**Provided material**
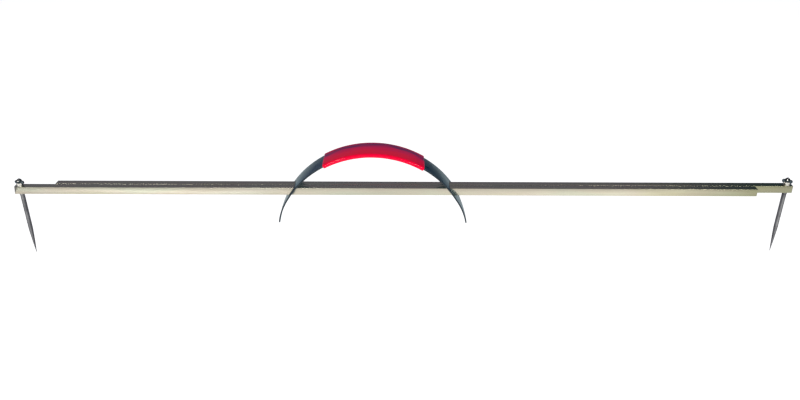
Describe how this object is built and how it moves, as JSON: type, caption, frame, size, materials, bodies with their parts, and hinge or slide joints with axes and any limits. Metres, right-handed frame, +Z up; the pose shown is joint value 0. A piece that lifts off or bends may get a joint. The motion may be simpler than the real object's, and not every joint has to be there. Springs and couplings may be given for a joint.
{
  "type": "adjustable spiked carrying bar",
  "caption": "Hand-held spreader bar: square bars slide through a sprung bow with a soft grip, and a spike hangs from each outer end under a wing nut.",
  "frame": {"origin": "middle of the bow's crown, inside the grip, where the hand holds", "axes": "+X along the bars, towards the rear bar's spike; +Z up; +Y from the front bar to the rear bar"},
  "size_m": [1.0225, 0.04, 0.155],
  "materials": {
    "bright_bar": "bright drawn steel, fine lengthwise brushing",
    "spring_steel": "satin spring steel strip, faint temper tint",
    "spike_steel": "turned dark steel",
    "nut_steel": "polished, darkened steel",
    "plated": "bright zinc plate",
    "grip": "glossy red soft vinyl"
  },
  "bodies": {
    "bow": {"bow_strip": "spring_steel", "grip_sleeve": "grip"},
    "front_bar": {"front_bar": "bright_bar", "left_washer": "plated"},
    "rear_bar": {"rear_bar": "bright_bar", "right_washer": "plated"},
    "left_spike": {"left_spike": "spike_steel"},
    "right_spike": {"right_spike": "spike_steel"},
    "left_nut": {"left_wing_nut": "nut_steel"},
    "right_nut": {"right_wing_nut": "nut_steel"}
  },
  "joints": [
    {"name": "front_bar_slide", "type": "slide", "parent": "bow", "child": "front_bar", "axis": [1, 0, 0], "range_m": [-0.385, 0.325]},
    {"name": "rear_bar_slide", "type": "slide", "parent": "bow", "child": "rear_bar", "axis": [1, 0, 0], "range_m": [-0.41, 0.298]},
    {"name": "left_nut_turn", "type": "hinge", "parent": "front_bar", "child": "left_nut", "pos_m": [-0.461, -0.00515, -0.047], "axis": [0, 0, 1], "range_deg": [0, 1081]},
    {"name": "left_spike_drop", "type": "slide", "parent": "front_bar", "child": "left_spike", "axis": [0, 0, -1], "range_m": [0, 0.0021]},
    {"name": "right_nut_turn", "type": "hinge", "parent": "rear_bar", "child": "right_nut", "pos_m": [0.5475, 0.00515, -0.047], "axis": [0, 0, 1], "range_deg": [0, 1081]},
    {"name": "right_spike_drop", "type": "slide", "parent": "rear_bar", "child": "right_spike", "axis": [0, 0, -1], "range_m": [0, 0.0021]}
  ],
  "couplings": [
    {"joint": "left_nut_turn", "follows": "left_spike_drop", "rad_per_m": 8976},
    {"joint": "right_nut_turn", "follows": "right_spike_drop", "rad_per_m": 8976}
  ]
}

**Goal**
Keep only the lines that hold the string "frame", and copy them out.

**Answer below**
Describe how this object is built and how it moves, as JSON: type, caption, frame, size, materials, bodies with their parts, and hinge or slide joints with axes and any limits. Metres, right-handed frame, +Z up; the pose shown is joint value 0. A piece that lifts off or bends may get a joint. The motion may be simpler than the real object's, and not every joint has to be there. Springs and couplings may be given for a joint.
  "frame": {"origin": "middle of the bow's crown, inside the grip, where the hand holds", "axes": "+X along the bars, towards the rear bar's spike; +Z up; +Y from the front bar to the rear bar"},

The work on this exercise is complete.